Self-driving cars won’t change society if the sensors that allow them to “see” their environment remain too expensive to produce at scale. Until recently, the only company that made reliable LIDAR, the laser sensor that sends millions of laser points out per second and measures how long they take to bounce back, was Velodyne. But that’s changing. Waymo, the self-driving unit of Alphabet, makes its own proprietary LIDAR. Cruise, the autonomous driving division of GM, recently acquired a startup called Strobe. And the latest challenger, Luminar, has been slashing costs and scaling rapidly as it seeks to make its mark on this fast-growing industry.
Today, the Silicon Valley-based company made a bunch of announcements with the intention of solidifying its “major player” status. It’s unveiling its newest LIDAR unit, with a 120-degree field of view — which is enough to see what’s ahead of the car, but you’d need a couple for a 360-degree view.

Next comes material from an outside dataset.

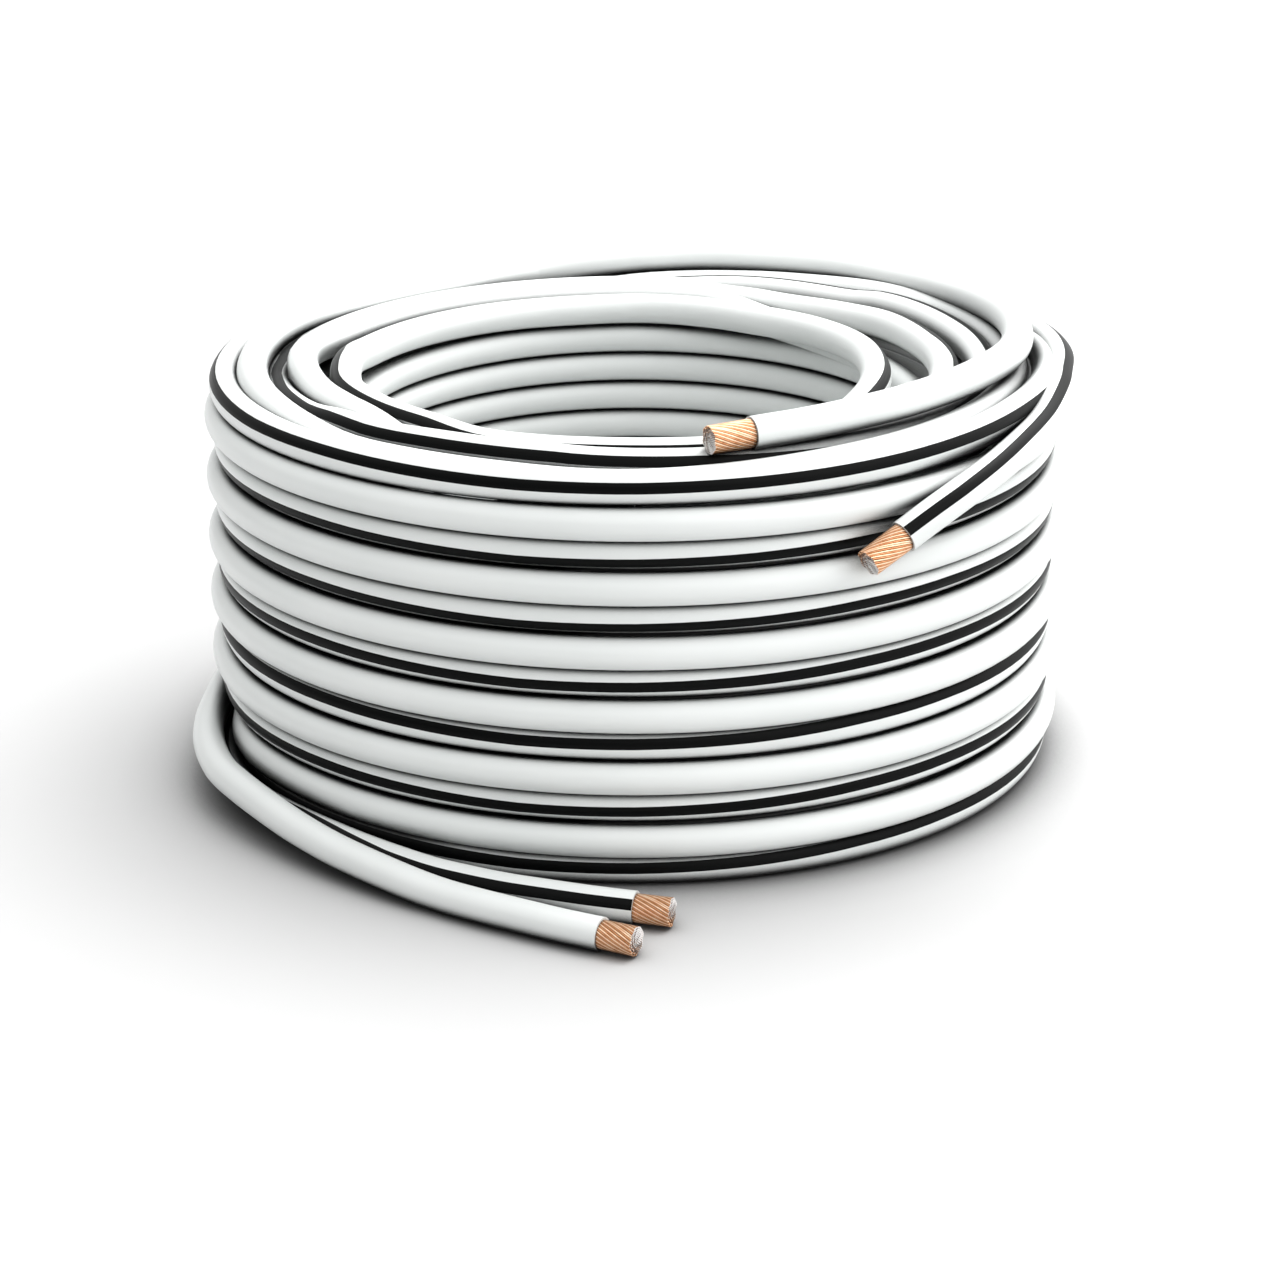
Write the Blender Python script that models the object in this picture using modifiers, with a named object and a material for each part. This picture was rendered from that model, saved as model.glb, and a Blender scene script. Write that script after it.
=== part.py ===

Moreover, Luminar has cranked up its production capabilities, with a new unit rolling off the assembly line every eight minutes. That will give it the capacity to dominate the self-driving car industry and make autonomous vehicles cheap enough for everyone to own.
“This platform can scale to tens of thousands,” said Austin Russell, the company’s CEO, “and it’s finally something that can allow us to equip much more substantially sized autonomous fleets and allow our existing partners to scale up their fleets.”
Those partners include the Toyota Research Institute, as well as three other carmakers Russell declines to name. Luminar now has the capacity to equip every self-driving car on the road by the end of the year with its LIDAR sensor, he added.
This is now possible, thanks to Luminar’s growing manufacturing footprint in Orlando, which is ground zero for the optics industry. The company recently opened a 136,000-square-foot facility there, giving it the ability to manufacture 5,000 units a quarter by the end of the year. It’s also staffing up, adding Motorola’s Jason Wojak as its hardware chief and Harman’s Alejandro Garcia to run manufacturing.
Luminar is also dramatically increasing the power of its LIDAR while reducing the cost it takes to build them, thanks to the acquisition of chip design firm Black Forest Engineering (for an undisclosed sum). That team is charged with making Luminar’s receivers out of indium gallium arsenide (InGaAs) instead of silicon, which Russell said makes Luminar’s LIDAR see farther and better without the risk of damaging people’s retinas.
Most LIDAR manufacturers use silicon to build their receivers because it’s cheap. InGaAs is more expensive, but it can detect light at the 1,550-nanometer wavelength, which poses less danger to human eyesight. Russell said this makes his sensors 40 times more powerful than his competitors', and it gives it the ability to see objects in the dark, even those that are extremely unreflective. Luminar also brought the cost of its receivers down from tens of thousands of dollars per unit to just $3.
“We’re able to have a dramatically better performing LIDAR than what’s out there that can finally allow autonomous cars to achieve the necessary level of safety they need to get that better human level of performance,” Russell said. “Also from a cost perspective, finally enable it to achieve the scale that’s required to be able to equip all types of vehicles — not just high-end ride-sharing applications, but even lower, midrange consumer vehicles.”
It’s a critical time for the self-driving car industry, in the wake of a fatal crash in Tempe, Arizona, in which a self-driving Uber vehicle struck and killed a pedestrian. Naturally, this has raised many questions about the range, resolution, and reliability of the sensors that robot car engineers use to power their vehicles. And since LIDAR is the most important ingredient in the complex soup of autonomous driving, companies like Luminar will likely face the brunt of these questions going forward in the near term.
Russell said LIDAR faces extremely high hurdles of reliability, and rightly so. “That’s everything from how precise each measurement is, the precision accuracy of that, the frame rate of the sensor, what’s the field of view for how wide it sees, does it work in rain, fog, and snow, does it interfere with other sensors of its type, does it interfere with sunlight, is it on a scalable architecture that you can ultimately meet automotive volume requirements, does it have a secure supply chain, a low assembly time, eye safety, exportability, auto grade reliability, tens of hundreds of thousands of hours of reduced temperature ranges, and you still have to make it at a low cost,” he rattled off.
“Basically, if you miss a single one of those things I just mentioned,” he added, “you don’t have a product.”